The lead character of Lena shines throughout and Libby FIscher Hellman appears has done her research well capturing the paranoia and claustrophobia of the period.

I really enjoyed this and will be looking out for further of this author’s books.

Review of ” Aftermath – The Makers of the Post-War World” by Richard M Crowder

A scholarly but accessible history of the diplomatic conflicts that began when the guns fell silent in 1945

Often books on diplomatic history can seem quite dry but this one moves along at quite a pace and at less than 400 pages not too lengthy either.

Crowder writes in an easy to read style and adds depth and personality to the characters involved. There’s some excellent pen portraits of some the great leaders of the period such as Ernest Bevin, Truman and Stalin. ( I never knew that Stalin was prone to doodling wolf’s heads during his conferences!)

The book covers the immediate post war period including the formation of the United Nations, NATO, the IMF and the Marshall Plan and is certainly a good primer for anyone studying that period.

Published on the 70th anniversary of the events it highlights how those events of 70 years ago still shape and influence so much of the world we live in today.

Review of ” Strangers on a Bridge” by James B. Donovan

An interesting 1960s account of the Rudolf Abel spy case and subsequent exchange.

Rudolf Abel was a KGB agent who lived undercover in New York between 1948 and 1957. This account is written by the lawyer who defended and does suffer from the fact it was written in the 1960s and the security concerns of the time prevent it from being a full account.
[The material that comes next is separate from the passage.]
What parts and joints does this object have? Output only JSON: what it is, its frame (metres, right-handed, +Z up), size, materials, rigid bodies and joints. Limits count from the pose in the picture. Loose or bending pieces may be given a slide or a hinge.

That being said it provides great insight into the tradecraft used by Abel and his associates as well as the resulting court case, negotiations over an exchange with the shot down U2 pilot Gary Powers, and the actual exchange itself. I found the most interesting part of the book when the author has to travel to Berlin and gives an eyewitness account of a divided city at the height of Cold War tensions.

If you are interested in Cold War espionage then this is must read. I enjoyed the book and am looking forward to the new Tom Hanks film based on this account.